D’autres, déjà convaincus du bien-fondé de l’action, vont au contraire être les plus nombreux à y participer. Morder souligne que « le blocage peut avoir en fait un effet démobilisateur », notamment lorsqu’un petit groupe fait fi de l’intérêt général en décidant dans son coin. De nombreux étudiants rentrent alors chez eux, sans participer à la contestation.
Syndicats et associations, vecteurs de la tradition
Mais les étudiants de ces quatre établissements ne sont pas les seuls à participer à ce type de mobilisation. Les ingérences extérieures sont monnaie courante. Imogène, 17 ans, et Clovis, 16 ans, s’y joignent régulièrement et se rendent même parfois dans d’autres villes pour venir en aide à leurs camarades. Membre du parti d’extrême-gauche Révolution permanente, le lycéen y voit une manière de promouvoir ses idées, de se former au militantisme. « C’est une bataille politique constante. »
À Rennes 2 comme ailleurs, l’absence d’organisations hostiles à de telles méthodes (comme l’UNI, un syndicat étudiant de droite, voire d’extrême-droite) et une certaine sympathie du corps enseignant - bien souvent syndiqué - favorisent cet accueil. Il n’est pas rare de croiser des étudiants et des salariés de l’université bretonne au sein de la même manifestation.

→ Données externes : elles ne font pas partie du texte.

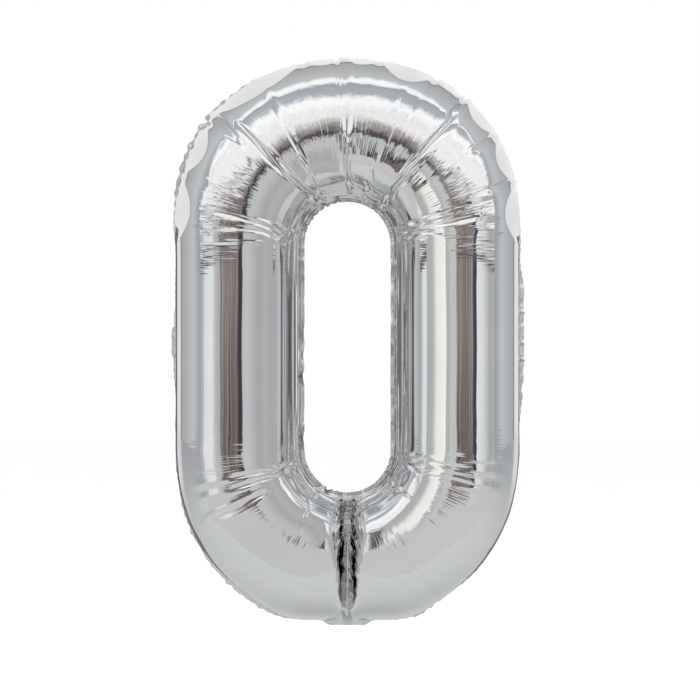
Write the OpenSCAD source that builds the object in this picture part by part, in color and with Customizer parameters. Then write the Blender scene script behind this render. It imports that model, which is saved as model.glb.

Lire aussi > Débat. Les faiblesses de l’université française sont-elles dues à un manque de moyens ?
De diplômé à salarié de l’université
Imogène, étudiante inscrite dans un établissement moins contestataire, considère Rennes 2 comme « l’épicentre politique de la jeunesse rennaise, un lieu emblématique, toujours concerné par les luttes sociales ». On s’y sent bien, en sécurité, parmi ses pairs. Et malgré le renouvellement des générations, les habitudes persistent. Les militants contre le CPE (contrat première embauche) de 2006, ou plus récemment en 2016 contre la Loi travail, auront transmis tout au long de leur cursus une certaine manière de penser la vie étudiante. Et certains diplômés deviennent salariés de l’établissement.
Année après année, ces campus se construisent une histoire militante, un folklore, un savoir-faire de la contestation. « Les syndicats et les associations sont des vecteurs de cette tradition », explique Robi Morder. Tout au long de l’année, ces groupes façonnent l’imaginaire politique de la vie universitaire.
Certains établissements se gentrifient. C’est le cas de la Sorbonne à Paris, symbole du mouvement de Mai 68, devenue assez élitiste. Pour cet ancien militant de l’Unef, plus une université est populaire, dite “de masse”, ouverte à différentes classes sociales, plus le blocage fait sens. À l’inverse, une école privée au coût excessivement élevé sera rarement le théâtre d’échappées révolutionnaires…
Les matières enseignées jouent beaucoup dans la capacité à se mobiliser de l’université. Dans un rapport de 2009 pour l’Observatoire de la vie étudiante, plusieurs chercheurs font le lien entre le type d’études et l’implication militante. Les facs de lettres, de sciences humaines, sociales et politiques sont surreprésentées dans les blocages.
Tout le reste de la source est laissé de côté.